Given problem: Quote only the part that opens with the line containing "moulded_body();" and closes with the line containing "before = set(bpy.data.objects)". Keep both of those lines.

* * * * *

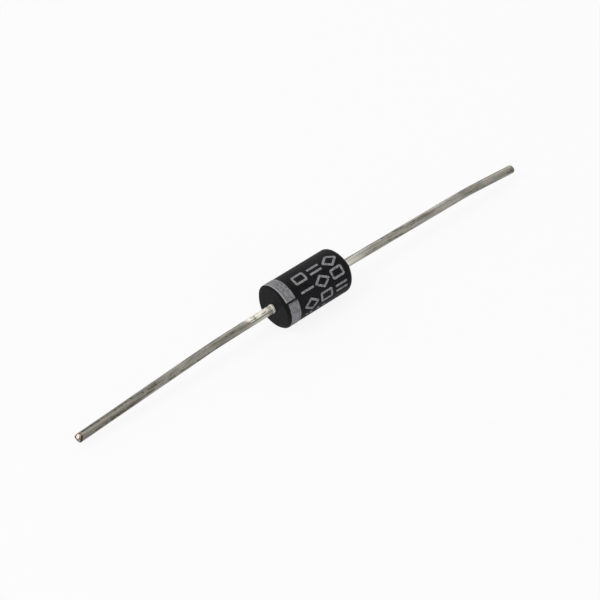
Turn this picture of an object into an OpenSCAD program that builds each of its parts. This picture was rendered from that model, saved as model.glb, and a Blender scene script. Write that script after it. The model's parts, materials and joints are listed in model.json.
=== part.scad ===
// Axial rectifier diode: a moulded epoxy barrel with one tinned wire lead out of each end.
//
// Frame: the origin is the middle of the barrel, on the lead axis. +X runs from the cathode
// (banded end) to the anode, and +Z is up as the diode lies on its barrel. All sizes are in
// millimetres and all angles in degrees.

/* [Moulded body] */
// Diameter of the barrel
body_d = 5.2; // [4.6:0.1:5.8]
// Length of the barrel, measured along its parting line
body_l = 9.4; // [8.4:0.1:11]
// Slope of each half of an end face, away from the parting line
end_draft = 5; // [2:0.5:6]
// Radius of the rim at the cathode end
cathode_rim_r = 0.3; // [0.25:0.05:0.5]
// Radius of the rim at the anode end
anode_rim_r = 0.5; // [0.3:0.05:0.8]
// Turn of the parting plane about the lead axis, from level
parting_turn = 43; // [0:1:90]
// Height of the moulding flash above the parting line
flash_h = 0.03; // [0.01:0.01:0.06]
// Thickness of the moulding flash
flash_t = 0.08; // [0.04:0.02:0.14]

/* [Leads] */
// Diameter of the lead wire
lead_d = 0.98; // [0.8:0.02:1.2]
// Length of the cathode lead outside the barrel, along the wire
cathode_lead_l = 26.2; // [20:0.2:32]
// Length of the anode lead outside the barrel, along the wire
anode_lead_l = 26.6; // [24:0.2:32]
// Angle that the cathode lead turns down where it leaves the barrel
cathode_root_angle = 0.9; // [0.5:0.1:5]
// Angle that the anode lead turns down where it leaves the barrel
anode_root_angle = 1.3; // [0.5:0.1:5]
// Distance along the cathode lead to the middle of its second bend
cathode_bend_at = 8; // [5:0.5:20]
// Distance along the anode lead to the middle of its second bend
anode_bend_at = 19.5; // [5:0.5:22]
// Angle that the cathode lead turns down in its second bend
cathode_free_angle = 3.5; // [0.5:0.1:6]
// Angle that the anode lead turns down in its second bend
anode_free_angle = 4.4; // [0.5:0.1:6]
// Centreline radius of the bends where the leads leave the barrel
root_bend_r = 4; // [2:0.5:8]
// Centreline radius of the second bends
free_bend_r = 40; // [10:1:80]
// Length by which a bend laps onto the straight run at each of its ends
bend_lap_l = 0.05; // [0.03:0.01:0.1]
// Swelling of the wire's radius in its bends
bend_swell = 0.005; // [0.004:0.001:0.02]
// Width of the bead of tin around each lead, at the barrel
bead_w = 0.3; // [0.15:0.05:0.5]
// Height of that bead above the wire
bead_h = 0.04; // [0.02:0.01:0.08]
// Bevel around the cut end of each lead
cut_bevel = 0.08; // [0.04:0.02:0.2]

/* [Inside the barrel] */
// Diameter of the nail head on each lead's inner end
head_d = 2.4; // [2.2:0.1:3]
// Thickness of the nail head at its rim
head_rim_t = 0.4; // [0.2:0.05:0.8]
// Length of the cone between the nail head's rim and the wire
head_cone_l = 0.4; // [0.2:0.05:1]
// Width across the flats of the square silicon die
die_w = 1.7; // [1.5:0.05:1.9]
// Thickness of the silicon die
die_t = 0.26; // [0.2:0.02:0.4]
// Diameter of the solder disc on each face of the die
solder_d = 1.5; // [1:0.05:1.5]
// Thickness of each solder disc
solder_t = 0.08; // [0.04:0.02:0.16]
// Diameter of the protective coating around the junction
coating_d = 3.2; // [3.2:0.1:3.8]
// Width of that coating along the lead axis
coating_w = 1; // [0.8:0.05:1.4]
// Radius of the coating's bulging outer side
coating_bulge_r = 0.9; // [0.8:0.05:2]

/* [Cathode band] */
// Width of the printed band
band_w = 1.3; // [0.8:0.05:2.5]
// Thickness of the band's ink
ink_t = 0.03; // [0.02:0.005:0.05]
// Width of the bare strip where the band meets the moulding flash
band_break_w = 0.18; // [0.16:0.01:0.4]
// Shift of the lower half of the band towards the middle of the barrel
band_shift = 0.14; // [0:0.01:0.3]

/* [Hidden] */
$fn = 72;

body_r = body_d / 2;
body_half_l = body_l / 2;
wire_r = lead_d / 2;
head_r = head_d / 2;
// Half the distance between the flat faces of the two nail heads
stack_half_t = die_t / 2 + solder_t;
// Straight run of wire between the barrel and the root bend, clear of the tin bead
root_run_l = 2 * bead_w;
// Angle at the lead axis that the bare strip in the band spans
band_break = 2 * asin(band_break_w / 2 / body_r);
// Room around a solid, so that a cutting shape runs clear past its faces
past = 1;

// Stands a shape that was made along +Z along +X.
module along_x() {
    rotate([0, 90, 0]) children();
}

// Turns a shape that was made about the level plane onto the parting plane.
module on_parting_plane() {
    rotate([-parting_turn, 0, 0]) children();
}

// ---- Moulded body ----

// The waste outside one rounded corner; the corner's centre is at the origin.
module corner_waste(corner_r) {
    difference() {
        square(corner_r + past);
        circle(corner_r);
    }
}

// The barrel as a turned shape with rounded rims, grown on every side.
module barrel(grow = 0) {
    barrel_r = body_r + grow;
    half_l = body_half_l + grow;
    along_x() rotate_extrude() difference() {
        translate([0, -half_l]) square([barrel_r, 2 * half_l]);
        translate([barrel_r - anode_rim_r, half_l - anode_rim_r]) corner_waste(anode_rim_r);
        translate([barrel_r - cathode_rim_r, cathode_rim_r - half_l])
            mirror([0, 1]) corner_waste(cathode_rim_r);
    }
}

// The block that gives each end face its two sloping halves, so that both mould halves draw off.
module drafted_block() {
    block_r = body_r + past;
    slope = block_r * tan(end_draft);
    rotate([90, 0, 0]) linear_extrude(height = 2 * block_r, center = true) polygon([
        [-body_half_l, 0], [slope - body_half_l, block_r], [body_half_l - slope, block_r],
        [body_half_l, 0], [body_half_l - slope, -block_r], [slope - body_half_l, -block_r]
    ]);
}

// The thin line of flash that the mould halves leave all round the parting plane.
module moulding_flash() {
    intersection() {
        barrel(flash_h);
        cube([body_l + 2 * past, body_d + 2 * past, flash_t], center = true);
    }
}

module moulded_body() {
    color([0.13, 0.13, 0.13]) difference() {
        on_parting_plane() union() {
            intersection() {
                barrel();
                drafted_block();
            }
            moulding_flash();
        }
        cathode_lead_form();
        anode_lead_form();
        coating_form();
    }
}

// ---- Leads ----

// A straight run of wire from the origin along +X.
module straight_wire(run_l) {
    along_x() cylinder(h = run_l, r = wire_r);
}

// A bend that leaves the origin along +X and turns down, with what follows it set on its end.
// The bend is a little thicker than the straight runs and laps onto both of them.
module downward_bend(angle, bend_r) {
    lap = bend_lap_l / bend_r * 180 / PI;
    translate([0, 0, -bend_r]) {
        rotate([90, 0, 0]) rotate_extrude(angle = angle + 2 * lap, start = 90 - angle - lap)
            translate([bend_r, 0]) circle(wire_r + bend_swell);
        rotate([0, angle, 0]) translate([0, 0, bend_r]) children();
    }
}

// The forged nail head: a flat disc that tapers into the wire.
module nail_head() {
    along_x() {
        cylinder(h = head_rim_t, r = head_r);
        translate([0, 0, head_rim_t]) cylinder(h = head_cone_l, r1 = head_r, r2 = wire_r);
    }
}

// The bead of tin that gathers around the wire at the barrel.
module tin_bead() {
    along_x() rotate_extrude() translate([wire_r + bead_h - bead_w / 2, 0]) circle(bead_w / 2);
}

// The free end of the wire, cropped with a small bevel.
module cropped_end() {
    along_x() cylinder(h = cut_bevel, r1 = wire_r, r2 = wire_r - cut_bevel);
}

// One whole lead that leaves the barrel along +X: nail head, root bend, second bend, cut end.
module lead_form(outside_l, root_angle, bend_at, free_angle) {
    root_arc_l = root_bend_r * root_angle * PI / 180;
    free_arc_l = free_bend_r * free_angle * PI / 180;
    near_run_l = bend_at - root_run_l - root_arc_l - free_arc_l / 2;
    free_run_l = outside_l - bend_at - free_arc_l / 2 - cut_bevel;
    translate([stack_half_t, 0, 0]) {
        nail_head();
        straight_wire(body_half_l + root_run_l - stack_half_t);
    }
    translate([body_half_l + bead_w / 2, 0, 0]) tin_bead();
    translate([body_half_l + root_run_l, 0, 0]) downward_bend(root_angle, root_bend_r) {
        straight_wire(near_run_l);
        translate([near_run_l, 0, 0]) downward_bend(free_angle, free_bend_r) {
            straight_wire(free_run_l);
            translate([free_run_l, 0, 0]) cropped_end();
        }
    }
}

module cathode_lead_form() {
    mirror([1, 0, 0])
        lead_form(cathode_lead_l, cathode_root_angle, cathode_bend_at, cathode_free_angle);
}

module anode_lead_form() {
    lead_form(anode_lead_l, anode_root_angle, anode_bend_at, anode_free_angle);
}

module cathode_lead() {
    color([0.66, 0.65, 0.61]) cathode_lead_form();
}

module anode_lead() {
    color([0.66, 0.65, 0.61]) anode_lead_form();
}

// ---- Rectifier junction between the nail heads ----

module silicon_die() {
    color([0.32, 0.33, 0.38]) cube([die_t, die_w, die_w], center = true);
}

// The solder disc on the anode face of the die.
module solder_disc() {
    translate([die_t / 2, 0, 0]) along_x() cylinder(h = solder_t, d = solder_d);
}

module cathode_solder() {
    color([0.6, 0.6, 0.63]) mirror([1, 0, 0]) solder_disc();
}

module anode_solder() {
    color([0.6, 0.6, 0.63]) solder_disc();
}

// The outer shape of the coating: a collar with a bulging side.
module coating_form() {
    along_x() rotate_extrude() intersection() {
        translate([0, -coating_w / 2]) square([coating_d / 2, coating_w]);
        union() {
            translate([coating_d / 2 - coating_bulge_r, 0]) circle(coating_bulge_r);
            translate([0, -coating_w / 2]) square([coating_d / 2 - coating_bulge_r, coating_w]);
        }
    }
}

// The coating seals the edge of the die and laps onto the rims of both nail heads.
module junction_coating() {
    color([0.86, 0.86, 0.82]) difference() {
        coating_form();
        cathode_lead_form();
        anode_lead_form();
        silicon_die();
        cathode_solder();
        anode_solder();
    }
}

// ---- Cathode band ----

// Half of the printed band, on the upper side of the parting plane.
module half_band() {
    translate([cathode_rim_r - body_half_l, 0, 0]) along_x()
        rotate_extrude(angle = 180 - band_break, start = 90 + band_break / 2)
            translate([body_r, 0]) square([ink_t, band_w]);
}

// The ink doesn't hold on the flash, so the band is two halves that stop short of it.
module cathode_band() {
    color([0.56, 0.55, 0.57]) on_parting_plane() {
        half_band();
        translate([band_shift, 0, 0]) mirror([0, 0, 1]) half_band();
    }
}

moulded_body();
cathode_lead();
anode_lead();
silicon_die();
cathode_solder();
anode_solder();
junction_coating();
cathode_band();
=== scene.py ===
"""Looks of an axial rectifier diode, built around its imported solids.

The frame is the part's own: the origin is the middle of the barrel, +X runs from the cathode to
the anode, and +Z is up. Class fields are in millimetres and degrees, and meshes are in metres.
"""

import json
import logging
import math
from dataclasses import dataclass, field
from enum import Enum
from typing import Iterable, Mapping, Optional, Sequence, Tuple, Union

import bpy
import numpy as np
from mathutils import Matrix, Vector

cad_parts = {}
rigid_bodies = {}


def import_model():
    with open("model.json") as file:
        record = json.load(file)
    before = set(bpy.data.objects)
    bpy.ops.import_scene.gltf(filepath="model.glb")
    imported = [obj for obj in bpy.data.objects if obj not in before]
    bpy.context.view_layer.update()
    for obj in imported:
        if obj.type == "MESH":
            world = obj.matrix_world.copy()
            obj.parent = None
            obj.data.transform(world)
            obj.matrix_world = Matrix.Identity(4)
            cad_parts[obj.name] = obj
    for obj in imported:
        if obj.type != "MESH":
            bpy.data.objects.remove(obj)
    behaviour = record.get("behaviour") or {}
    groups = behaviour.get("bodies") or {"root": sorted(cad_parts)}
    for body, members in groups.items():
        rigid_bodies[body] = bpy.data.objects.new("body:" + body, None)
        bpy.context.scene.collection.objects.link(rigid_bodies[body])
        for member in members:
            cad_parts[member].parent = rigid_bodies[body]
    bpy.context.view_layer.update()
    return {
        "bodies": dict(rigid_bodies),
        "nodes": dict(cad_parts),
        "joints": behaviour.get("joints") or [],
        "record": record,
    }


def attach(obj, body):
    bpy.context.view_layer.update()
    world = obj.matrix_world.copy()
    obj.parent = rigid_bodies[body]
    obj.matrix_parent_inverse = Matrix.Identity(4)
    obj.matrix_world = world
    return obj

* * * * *

Output for this exercise:
moulded_body();
cathode_lead();
anode_lead();
silicon_die();
cathode_solder();
anode_solder();
junction_coating();
cathode_band();
=== scene.py ===
"""Looks of an axial rectifier diode, built around its imported solids.

The frame is the part's own: the origin is the middle of the barrel, +X runs from the cathode to
the anode, and +Z is up. Class fields are in millimetres and degrees, and meshes are in metres.
"""

import json
import logging
import math
from dataclasses import dataclass, field
from enum import Enum
from typing import Iterable, Mapping, Optional, Sequence, Tuple, Union

import bpy
import numpy as np
from mathutils import Matrix, Vector

cad_parts = {}
rigid_bodies = {}


def import_model():
    with open("model.json") as file:
        record = json.load(file)
    before = set(bpy.data.objects)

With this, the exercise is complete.